5 Tips for Blending Your Family Peacefully

Have you remarried recently, and are you blending your families? Are you planning to get remarried? Remarrying when one or both of you have children can be a complex journey to embark upon.

A third of Americans today are part of a stepfamily structure. When both of a child’s parents remarry, that child has two entirely different immediate families to fit into. And that’s only one of the many possible issues and points of friction that remarriage can bring.

At any given time, any member of a blended family can feel a wide spectrum of negative emotions. It’s not uncommon for a stepparent or stepsibling to feel angry, resentful, or left out, for example. Perfection can’t be the goal in a blended family, since we’re all human, but it is possible to blend your families peacefully.

Blending your immediate families after remarriage requires a delicate, empathetic approach. It’s important to take the process slowly as you and your new spouse adjust and acclimate to your new life. While it may be challenging to navigate this transition, it can absolutely be done well.

Today, we’ve gathered some important tips for helping you and your spouse make the transition into a blended family. It’s possible to create a harmonious environment for your new family to thrive, and we’ll show you what it takes to get started.

1. Prioritize Your Marriage

It may seem counterintuitive when you’re combining homes and children, but your marriage should stay at the top of your priority list until you’re solid. Your kids may not understand at first, but they’ll eventually feel more grounded in your new family unit because you and your spouse took the time to work on the marriage.

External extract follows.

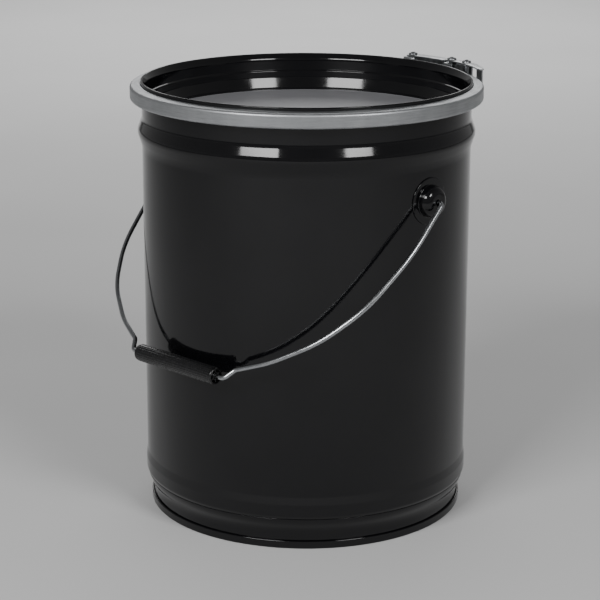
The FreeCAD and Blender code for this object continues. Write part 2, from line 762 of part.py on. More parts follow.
def export(pieces):
    """Write one STEP file a piece and print what it holds."""
    os.makedirs("parts", exist_ok=True)
    for piece in pieces:
        piece.Shape.exportStep(f"parts/{piece.Label}.step")
        box = piece.Shape.BoundBox
        spans = f"x {box.XMin:.1f}..{box.XMax:.1f}  y {box.YMin:.1f}..{box.YMax:.1f}"
        spans += f"  z {box.ZMin:.1f}..{box.ZMax:.1f}"
        solids = f"{len(piece.Shape.Solids)} solid {piece.Shape.Volume:12.1f} mm3"
        print(f"{piece.Label:18s} {solids}  {spans}")


pieces = build()
check(pieces)
export(pieces)
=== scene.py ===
"""Lever-lock steel pail: finish, studio, camera. Metres in the scene, millimetres in the sizes below."""
import math

import bmesh
import bpy
from mathutils import Matrix, Vector


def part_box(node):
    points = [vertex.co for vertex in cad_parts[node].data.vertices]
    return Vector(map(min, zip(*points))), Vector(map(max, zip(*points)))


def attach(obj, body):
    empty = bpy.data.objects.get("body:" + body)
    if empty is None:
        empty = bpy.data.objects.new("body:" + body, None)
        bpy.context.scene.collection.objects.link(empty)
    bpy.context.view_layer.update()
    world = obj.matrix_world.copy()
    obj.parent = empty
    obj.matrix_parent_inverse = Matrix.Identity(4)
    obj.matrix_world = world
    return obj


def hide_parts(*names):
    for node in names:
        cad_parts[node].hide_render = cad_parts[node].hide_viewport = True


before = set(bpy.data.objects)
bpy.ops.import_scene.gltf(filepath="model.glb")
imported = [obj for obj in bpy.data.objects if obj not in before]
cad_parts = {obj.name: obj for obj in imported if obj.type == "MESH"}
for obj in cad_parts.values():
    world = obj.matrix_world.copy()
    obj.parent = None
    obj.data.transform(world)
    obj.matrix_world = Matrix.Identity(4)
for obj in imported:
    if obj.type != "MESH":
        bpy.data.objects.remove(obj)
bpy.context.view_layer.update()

MM = 0.001


def reach(node, axis):
    """How far a CAD node reaches up one axis (0, 1 or 2), in millimetres."""
    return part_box(node)[1][axis] / MM


# ---------------------------------------------------------------- sizes, some read from the CAD nodes
SHEET = 0.6
CURL = 4.0
MOUTH = reach("body_shell", 2)
GASKET_HALF = 2.35
CURL_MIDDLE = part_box("cover_gasket")[1].x / MM - GASKET_HALF
WALL = CURL_MIDDLE - CURL + SHEET / 2
NECK_IN = 5.45
NECK = WALL - NECK_IN
SEAM_GAP = 0.05
LAYER = SHEET + SEAM_GAP
HOOK_BEND = LAYER * 0.98
SEAM_HEIGHT = 7.0
TOP_BEAD = MOUTH - 36.5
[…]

When your marriage is strong, you’ll be better parents–which is a win for everyone.

2. Give Everyone Space

Everyone in your new family needs their own personal space. This is important for helping each individual feel secure, and as though they belong. Even if your home doesn’t allow for each child to have an entire bedroom, for example, you need to ensure that each one has a place in the home that belongs to them. (This also applies to any of your children who may not live with you full-time.)

3. Meet as a Family

It’s impossible to overstate the importance of family meetings, especially for blended families. Meetings should be held in a relaxed environment where everyone feels comfortable speaking up and sharing ideas. You can discuss everything from vacation plans to the coming week’s schedule. When everyone feels they have a voice, families who meet on a regular basis can establish strong bonds.

4. Create New Traditions

Building a life together as a new blended family means you’ll want to create your own traditions that are special and unique to you. Find your common ground and lean on that, rather than focusing too hard on the things that make each of you different. It may take some time to land on activities you can enjoy together, but the time invested will be worth it.

5. Take Time to Settle In

Remarrying and blending your families is a significant transition for everyone involved. Settling into your new family routine takes time, so try to approach the process without rushing its many different aspects. It’s also important to take your time before making additional major changes, such as having your own child together.

Need More Guidance on Blending Your Family?

This post was inspired by chapter 8 of Saving Your Second Marriage Before It Starts. It includes more guidance on blending your family, including stories and experiences from real-life couples. To learn more, check out our bundle (which includes workbooks for men and women) here.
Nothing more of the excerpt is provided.